PROBLEM REQUIREMENTS
Pull every line that holds the word "metres" from the entries.

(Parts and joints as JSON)

----

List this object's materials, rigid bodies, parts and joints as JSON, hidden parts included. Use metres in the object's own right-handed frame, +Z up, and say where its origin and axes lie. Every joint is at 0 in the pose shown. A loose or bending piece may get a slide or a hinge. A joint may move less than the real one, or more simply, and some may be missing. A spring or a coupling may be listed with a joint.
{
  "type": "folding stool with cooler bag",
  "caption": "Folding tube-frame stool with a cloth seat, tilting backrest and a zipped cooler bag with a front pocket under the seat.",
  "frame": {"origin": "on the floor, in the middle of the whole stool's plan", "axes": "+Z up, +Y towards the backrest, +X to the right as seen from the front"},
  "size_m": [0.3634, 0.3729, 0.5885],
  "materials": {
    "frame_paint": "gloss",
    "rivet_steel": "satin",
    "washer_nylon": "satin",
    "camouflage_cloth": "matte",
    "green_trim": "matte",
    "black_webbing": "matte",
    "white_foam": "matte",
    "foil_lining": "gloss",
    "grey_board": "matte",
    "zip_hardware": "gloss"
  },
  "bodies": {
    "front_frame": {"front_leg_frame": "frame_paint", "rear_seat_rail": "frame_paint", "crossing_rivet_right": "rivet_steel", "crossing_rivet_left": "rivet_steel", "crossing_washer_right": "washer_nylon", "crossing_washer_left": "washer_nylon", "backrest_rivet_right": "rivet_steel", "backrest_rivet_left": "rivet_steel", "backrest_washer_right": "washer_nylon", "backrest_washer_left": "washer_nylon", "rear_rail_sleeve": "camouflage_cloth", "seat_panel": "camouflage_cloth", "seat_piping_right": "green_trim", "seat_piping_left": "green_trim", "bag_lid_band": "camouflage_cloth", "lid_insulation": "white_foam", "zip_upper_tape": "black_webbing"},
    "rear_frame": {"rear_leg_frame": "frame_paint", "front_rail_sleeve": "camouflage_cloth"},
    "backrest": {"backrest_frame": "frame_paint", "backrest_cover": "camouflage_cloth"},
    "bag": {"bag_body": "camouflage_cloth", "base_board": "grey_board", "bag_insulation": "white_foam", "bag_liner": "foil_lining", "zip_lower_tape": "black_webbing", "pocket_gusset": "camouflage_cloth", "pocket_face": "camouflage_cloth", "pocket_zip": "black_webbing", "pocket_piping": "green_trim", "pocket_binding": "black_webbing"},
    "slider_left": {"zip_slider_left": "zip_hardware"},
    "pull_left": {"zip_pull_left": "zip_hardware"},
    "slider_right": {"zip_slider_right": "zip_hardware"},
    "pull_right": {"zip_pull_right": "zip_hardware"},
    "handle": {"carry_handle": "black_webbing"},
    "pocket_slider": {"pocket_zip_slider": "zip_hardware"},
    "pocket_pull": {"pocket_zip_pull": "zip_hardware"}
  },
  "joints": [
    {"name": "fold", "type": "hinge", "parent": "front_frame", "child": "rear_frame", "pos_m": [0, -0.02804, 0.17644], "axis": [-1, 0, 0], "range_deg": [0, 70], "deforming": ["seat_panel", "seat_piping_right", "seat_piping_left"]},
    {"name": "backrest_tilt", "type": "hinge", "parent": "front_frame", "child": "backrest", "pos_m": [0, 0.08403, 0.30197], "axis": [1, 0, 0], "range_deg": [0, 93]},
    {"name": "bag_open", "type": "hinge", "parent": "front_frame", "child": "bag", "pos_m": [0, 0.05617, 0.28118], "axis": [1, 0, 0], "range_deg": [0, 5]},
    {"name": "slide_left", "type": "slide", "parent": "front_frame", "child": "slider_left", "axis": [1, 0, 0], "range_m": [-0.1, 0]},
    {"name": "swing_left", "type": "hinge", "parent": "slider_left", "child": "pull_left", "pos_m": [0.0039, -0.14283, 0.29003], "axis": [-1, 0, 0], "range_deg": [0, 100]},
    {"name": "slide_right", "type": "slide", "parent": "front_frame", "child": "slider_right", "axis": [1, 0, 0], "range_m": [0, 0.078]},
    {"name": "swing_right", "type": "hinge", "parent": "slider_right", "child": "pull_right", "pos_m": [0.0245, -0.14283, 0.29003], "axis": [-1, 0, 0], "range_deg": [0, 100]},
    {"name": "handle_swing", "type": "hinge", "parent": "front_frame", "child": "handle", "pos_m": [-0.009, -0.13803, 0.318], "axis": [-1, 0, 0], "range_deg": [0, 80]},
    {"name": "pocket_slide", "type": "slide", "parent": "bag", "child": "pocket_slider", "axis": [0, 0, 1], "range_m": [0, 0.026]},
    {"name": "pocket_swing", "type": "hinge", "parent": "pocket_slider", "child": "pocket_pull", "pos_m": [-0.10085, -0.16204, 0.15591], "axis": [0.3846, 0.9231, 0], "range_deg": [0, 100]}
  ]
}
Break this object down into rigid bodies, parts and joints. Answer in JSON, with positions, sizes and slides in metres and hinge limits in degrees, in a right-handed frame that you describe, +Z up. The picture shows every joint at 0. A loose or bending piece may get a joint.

----

PROBLEM SOLUTION
List this object's materials, rigid bodies, parts and joints as JSON, hidden parts included. Use metres in the object's own right-handed frame, +Z up, and say where its origin and axes lie. Every joint is at 0 in the pose shown. A loose or bending piece may get a slide or a hinge. A joint may move less than the real one, or more simply, and some may be missing. A spring or a coupling may be listed with a joint.
Break this object down into rigid bodies, parts and joints. Answer in JSON, with positions, sizes and slides in metres and hinge limits in degrees, in a right-handed frame that you describe, +Z up. The picture shows every joint at 0. A loose or bending piece may get a joint.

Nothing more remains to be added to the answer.